- Genre: Documentary film
- Written by: Artemis Joukowsky, David Blitstein, Jacoba Atlas
- Directed by: Ken Burns, Artemis Joukowsky
- Starring: Tom Hanks
- Country of origin: United States
- Original language: English

Production
- Producer: Ken Burns
- Editor: Erik Angra
- Running time: 1 hour, 18 minutes

Original release
- Network: PBS
- Release: September 9, 2016

= Defying the Nazis: The Sharps' War =

Defying the Nazis: Sharps' War is a 2016 documentary film directed by Ken Burns and Artemis Joukowsky. The film is about the previously untold story of Waitstill and Martha Sharp, an American minister and his wife from Wellesley, Massachusetts, who left their children behind in the care of their parish and boldly committed to a life-threatening mission in Europe.

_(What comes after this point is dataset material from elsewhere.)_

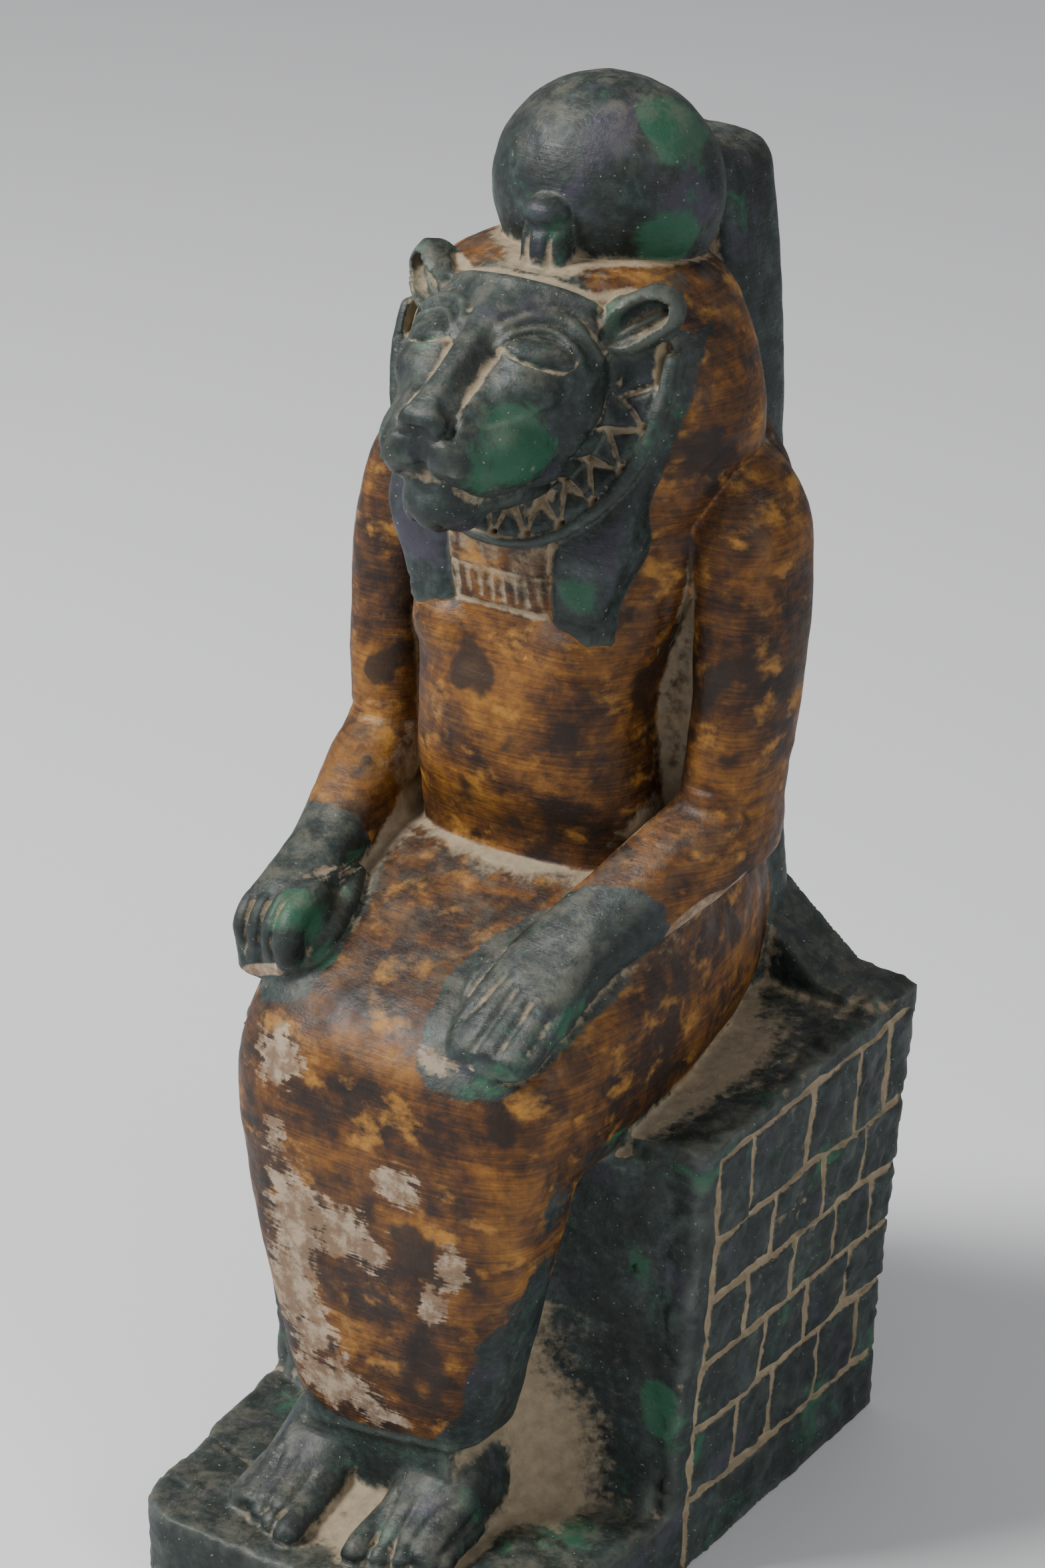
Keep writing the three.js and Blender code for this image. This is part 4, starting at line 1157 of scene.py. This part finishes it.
def floor():
    mesh = new_mesh("floor", np.array([(-4, -4, 0), (4, -4, 0), (4, 4, 0), (-4, 4, 0)], float), np.array([[0, 1, 2, 3]]))
    mesh.materials.append(plain("pale_floor", colour(0.84, 0.84, 0.84), 0.6))
    made = bpy.data.objects.new("floor", mesh)
    bpy.context.scene.collection.objects.link(made)
    return made


def lamp(name, place, aim, size, power, tint=(1, 1, 1)):
    light = bpy.data.lights.new(name, "AREA")
    light.shape = "RECTANGLE"
    light.size, light.size_y = size
    light.energy = power
    light.color = tint
    made = bpy.data.objects.new(name, light)
    made.location = place
    made.rotation_euler = (Vector(aim) - Vector(place)).to_track_quat("-Z", "Y").to_euler()
    bpy.context.scene.collection.objects.link(made)


def view_from(azimuth, elevation, roll, distance, target, lens):
    a, e, r = (math.radians(v) for v in (azimuth, elevation, roll))
    back = Vector((math.sin(a) * math.cos(e), -math.cos(a) * math.cos(e), math.sin(e)))
    right = Vector((math.cos(a), math.sin(a), 0))
    up = back.cross(right)
    across = right * math.cos(r) + up * math.sin(r)
    over = up * math.cos(r) - right * math.sin(r)
    camera = bpy.data.cameras.new("camera")
    camera.sensor_fit = "VERTICAL"
    camera.sensor_height = 36
    camera.lens = lens
    made = bpy.data.objects.new("camera", camera)
    axes = Matrix((across, over, back)).transposed().to_4x4()
    made.matrix_world = Matrix.Translation(Vector(target) + back * distance) @ axes
    bpy.context.scene.collection.objects.link(made)
    bpy.context.scene.camera = made


piece = statue()
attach(piece, "root")
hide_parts("statue")
floor()

view_from(34, 24, 0.4, 0.8, (0, 0.007, 0.161), 91.84)
lamp("key", (-0.8, -0.8, 1.3), (0, 0, 0.17), (0.5, 0.5), 38)
lamp("fill", (1.3, -0.3, 0.8), (0, 0, 0.15), (0.8, 0.8), 6)
world = bpy.data.worlds.new("studio")
world.use_nodes = True
world.node_tree.nodes["Background"].inputs[0].default_value = colour(0.93, 0.95, 1.0)
world.node_tree.nodes["Background"].inputs[1].default_value = 0.32
bpy.context.scene.world = world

Over two dangerous years they helped to save scores of imperiled Jews and refugees fleeing Nazi occupation across Europe.

==Production==
Florentine Media and No Limits Media co-produced the film. This documentary expands on the film that Artemis Joukowsky produced and directed in 2012 entitled Two Who Dared: The Sharps' War. One major addition was Tom Hanks as the voice actor for Waitstill Sharp.